• Exercise
Everything from the line containing "More parts follow." through the line containing "return made" must be quoted exactly; everything else is left out.

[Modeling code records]
——————————

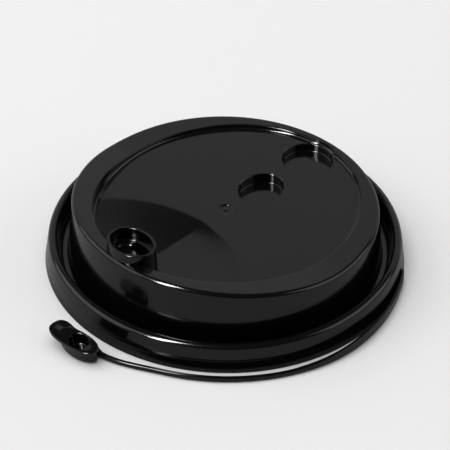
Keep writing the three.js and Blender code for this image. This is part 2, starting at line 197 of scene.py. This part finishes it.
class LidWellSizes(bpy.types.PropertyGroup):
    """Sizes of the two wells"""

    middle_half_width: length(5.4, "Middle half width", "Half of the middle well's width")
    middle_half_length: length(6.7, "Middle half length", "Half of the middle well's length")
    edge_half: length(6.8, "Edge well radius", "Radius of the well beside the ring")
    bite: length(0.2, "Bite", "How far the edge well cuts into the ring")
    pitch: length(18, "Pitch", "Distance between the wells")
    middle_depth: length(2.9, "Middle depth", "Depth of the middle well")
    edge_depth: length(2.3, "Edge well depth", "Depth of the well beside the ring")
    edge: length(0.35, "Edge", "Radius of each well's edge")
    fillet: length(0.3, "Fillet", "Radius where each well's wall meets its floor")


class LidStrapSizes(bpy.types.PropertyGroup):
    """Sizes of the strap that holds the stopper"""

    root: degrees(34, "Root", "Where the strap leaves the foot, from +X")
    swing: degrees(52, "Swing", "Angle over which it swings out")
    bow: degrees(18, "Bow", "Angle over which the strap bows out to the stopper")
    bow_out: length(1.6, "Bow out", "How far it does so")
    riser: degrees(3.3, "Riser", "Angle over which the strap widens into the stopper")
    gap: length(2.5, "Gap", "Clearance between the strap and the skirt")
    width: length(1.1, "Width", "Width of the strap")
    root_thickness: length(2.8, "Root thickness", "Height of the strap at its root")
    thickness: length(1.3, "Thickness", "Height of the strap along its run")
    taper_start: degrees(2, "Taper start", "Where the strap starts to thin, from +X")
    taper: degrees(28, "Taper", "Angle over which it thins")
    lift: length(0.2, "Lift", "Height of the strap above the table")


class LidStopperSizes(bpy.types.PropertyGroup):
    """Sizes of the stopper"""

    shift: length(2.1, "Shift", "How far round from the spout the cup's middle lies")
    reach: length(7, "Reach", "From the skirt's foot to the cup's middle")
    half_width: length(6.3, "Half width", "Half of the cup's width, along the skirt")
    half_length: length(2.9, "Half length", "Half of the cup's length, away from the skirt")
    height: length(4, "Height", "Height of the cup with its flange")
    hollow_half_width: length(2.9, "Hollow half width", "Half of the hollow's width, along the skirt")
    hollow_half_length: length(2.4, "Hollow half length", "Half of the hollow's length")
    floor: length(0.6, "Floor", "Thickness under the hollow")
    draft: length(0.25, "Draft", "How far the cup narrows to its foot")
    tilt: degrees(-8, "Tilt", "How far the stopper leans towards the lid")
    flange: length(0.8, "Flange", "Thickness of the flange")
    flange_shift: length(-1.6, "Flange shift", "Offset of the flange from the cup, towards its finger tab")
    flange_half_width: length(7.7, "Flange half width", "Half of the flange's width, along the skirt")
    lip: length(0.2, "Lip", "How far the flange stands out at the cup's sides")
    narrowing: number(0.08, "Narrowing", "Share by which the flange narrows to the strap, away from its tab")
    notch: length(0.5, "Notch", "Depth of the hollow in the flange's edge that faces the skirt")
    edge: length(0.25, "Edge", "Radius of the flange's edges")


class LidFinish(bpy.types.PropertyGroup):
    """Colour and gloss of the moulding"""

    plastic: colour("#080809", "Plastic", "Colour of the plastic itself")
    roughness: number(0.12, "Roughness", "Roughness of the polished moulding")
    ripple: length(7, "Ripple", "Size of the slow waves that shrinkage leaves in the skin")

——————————

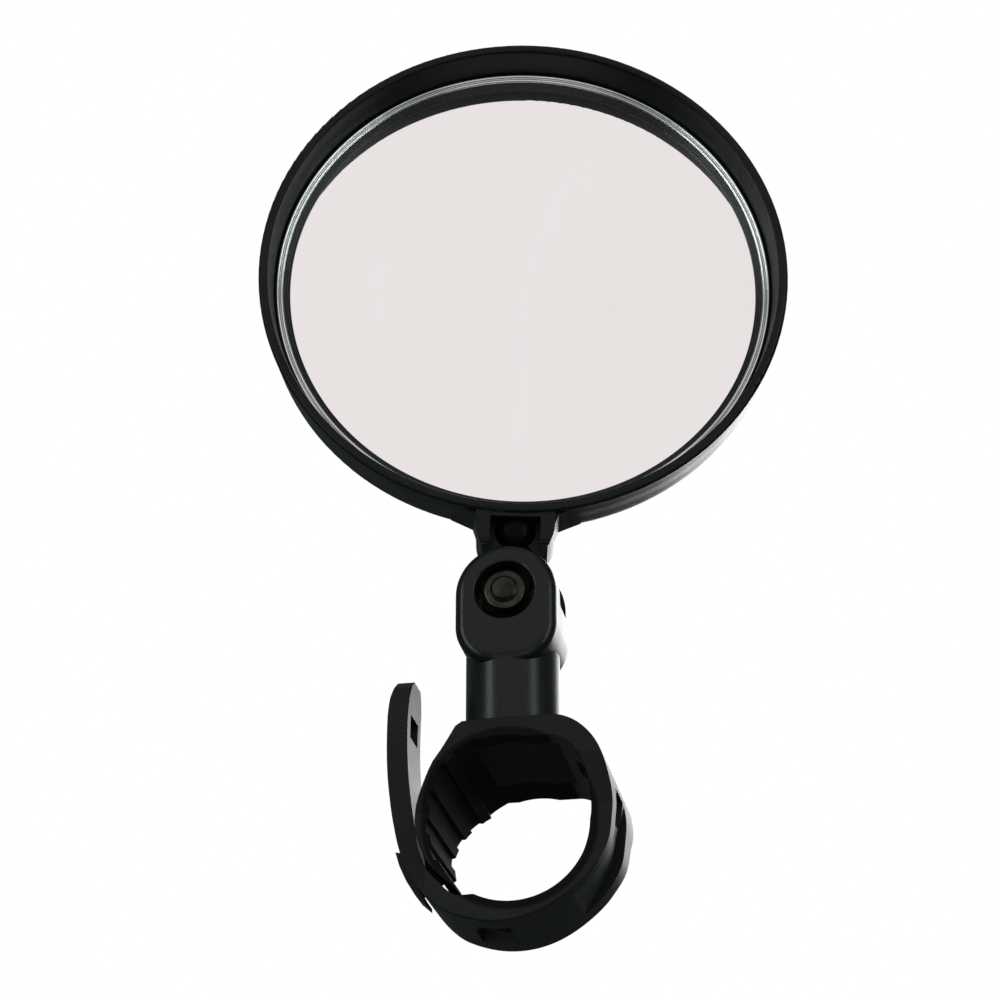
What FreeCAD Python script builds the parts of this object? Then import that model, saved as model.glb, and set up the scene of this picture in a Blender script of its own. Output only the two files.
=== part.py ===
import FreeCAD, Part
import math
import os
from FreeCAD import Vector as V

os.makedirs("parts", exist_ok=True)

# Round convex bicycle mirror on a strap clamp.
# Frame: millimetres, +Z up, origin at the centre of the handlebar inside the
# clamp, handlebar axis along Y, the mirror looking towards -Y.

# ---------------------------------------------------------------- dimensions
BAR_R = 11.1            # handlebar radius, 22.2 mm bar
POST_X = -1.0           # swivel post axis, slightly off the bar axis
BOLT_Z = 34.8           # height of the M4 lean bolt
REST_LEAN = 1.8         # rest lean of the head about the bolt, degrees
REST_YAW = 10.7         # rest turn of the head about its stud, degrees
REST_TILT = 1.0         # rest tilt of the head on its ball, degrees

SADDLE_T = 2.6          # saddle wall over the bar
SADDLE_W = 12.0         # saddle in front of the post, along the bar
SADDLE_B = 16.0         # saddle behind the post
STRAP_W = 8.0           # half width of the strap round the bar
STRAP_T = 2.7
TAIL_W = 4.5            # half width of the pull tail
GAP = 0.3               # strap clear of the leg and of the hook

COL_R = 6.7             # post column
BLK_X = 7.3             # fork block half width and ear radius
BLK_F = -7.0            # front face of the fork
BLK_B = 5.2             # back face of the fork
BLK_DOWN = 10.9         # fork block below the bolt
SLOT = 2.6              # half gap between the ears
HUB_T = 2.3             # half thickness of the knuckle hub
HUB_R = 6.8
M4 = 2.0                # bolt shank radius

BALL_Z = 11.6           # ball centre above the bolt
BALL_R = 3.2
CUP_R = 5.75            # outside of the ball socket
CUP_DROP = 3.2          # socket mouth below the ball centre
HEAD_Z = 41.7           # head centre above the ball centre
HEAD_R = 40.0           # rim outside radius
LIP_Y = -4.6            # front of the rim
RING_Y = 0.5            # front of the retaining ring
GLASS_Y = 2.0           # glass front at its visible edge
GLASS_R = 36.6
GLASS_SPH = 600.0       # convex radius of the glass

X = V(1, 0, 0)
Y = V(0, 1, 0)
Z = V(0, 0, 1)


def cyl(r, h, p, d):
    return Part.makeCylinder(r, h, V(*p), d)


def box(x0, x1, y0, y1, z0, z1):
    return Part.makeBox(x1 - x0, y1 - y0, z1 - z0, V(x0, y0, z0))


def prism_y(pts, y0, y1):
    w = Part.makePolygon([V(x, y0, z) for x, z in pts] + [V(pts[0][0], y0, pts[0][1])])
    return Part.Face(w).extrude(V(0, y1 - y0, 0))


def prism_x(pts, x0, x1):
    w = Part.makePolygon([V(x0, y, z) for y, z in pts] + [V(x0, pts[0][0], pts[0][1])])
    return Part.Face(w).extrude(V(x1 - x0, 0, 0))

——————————

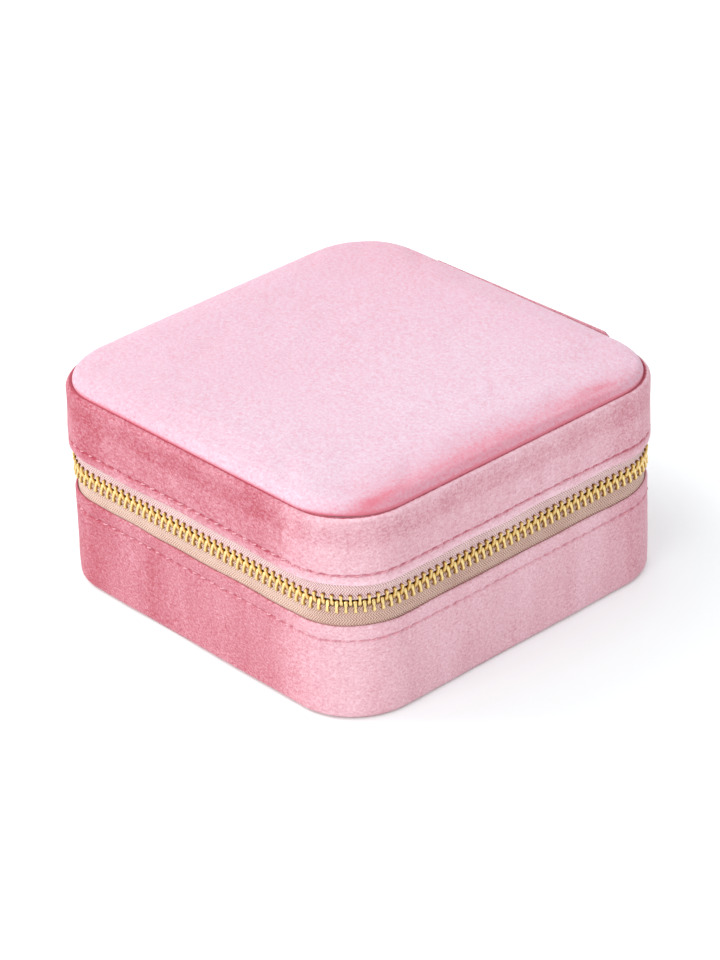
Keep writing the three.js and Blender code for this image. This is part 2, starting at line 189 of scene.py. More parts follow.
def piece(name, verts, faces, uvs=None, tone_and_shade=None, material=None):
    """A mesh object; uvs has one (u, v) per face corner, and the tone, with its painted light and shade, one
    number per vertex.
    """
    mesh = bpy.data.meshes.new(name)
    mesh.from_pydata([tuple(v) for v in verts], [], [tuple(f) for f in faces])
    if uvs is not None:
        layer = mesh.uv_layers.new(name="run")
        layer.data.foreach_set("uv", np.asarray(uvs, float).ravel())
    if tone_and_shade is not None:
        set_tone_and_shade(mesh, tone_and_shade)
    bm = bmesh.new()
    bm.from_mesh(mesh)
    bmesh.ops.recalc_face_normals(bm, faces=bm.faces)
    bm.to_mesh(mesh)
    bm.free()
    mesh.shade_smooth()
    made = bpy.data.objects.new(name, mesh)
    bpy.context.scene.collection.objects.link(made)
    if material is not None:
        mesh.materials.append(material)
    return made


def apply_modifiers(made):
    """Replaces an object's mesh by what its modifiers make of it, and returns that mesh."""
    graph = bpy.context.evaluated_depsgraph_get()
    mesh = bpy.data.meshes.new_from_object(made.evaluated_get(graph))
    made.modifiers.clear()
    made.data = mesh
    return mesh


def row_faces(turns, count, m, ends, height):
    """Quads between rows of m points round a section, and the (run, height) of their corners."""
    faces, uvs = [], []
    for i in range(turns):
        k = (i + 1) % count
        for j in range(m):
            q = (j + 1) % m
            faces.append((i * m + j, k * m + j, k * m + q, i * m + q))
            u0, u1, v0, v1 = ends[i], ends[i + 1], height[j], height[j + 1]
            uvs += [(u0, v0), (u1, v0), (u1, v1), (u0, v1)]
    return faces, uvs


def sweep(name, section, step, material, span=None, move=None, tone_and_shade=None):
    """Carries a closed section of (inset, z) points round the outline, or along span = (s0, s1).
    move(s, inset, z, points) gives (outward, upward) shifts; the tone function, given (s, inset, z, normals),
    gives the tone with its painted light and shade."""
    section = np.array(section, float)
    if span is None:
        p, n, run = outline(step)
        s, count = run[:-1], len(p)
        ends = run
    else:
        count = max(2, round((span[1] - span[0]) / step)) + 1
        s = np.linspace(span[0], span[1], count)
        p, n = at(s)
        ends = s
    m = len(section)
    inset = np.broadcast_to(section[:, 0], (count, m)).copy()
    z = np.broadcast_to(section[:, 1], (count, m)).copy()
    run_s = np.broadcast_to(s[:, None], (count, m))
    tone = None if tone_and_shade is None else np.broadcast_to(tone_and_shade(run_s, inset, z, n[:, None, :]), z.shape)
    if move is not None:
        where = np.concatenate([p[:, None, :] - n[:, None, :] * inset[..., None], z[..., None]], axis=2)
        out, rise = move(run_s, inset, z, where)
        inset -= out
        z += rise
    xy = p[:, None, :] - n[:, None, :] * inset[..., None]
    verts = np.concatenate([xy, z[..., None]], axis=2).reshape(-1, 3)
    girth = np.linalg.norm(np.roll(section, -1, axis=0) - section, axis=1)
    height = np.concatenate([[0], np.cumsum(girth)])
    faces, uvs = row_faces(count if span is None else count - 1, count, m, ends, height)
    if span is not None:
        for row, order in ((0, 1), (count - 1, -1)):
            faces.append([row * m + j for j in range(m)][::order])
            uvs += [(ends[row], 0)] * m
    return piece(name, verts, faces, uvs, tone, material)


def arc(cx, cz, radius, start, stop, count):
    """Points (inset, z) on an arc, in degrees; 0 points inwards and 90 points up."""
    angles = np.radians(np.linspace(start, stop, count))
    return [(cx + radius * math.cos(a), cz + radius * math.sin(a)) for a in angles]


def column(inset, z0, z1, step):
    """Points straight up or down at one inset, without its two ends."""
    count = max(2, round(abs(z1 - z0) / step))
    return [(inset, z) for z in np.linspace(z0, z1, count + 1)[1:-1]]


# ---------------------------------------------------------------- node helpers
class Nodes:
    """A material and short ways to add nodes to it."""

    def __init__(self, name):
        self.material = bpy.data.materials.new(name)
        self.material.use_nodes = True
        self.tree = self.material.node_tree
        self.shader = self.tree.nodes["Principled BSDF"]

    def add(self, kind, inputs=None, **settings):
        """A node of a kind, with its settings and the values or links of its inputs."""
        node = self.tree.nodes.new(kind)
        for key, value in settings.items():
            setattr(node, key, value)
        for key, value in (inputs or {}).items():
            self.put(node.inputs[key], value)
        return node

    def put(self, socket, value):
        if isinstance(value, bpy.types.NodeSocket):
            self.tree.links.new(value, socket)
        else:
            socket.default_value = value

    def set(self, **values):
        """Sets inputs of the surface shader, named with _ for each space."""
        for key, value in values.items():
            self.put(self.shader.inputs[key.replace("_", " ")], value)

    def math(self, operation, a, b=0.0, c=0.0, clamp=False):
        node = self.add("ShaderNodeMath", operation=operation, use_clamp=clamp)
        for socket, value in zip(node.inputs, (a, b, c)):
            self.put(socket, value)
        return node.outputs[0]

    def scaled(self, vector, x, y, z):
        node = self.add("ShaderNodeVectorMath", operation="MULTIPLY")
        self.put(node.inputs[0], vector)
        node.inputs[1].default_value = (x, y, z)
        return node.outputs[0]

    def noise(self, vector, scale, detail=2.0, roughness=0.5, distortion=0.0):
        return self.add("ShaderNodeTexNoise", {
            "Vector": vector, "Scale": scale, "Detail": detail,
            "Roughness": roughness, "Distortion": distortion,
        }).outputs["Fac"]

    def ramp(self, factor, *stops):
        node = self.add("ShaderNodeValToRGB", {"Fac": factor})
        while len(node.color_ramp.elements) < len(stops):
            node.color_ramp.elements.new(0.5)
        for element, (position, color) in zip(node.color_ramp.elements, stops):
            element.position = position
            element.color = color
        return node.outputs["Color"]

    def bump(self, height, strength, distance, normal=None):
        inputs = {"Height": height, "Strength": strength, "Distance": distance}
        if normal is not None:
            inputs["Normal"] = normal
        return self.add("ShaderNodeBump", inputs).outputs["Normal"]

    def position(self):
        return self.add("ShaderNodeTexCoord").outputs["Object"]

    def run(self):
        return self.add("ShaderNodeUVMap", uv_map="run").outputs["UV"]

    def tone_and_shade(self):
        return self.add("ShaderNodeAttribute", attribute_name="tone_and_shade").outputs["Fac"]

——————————

• Complete output
Keep writing the three.js and Blender code for this image. This is part 2, starting at line 189 of scene.py. More parts follow.
def piece(name, verts, faces, uvs=None, tone_and_shade=None, material=None):
    """A mesh object; uvs has one (u, v) per face corner, and the tone, with its painted light and shade, one
    number per vertex.
    """
    mesh = bpy.data.meshes.new(name)
    mesh.from_pydata([tuple(v) for v in verts], [], [tuple(f) for f in faces])
    if uvs is not None:
        layer = mesh.uv_layers.new(name="run")
        layer.data.foreach_set("uv", np.asarray(uvs, float).ravel())
    if tone_and_shade is not None:
        set_tone_and_shade(mesh, tone_and_shade)
    bm = bmesh.new()
    bm.from_mesh(mesh)
    bmesh.ops.recalc_face_normals(bm, faces=bm.faces)
    bm.to_mesh(mesh)
    bm.free()
    mesh.shade_smooth()
    made = bpy.data.objects.new(name, mesh)
    bpy.context.scene.collection.objects.link(made)
    if material is not None:
        mesh.materials.append(material)
    return made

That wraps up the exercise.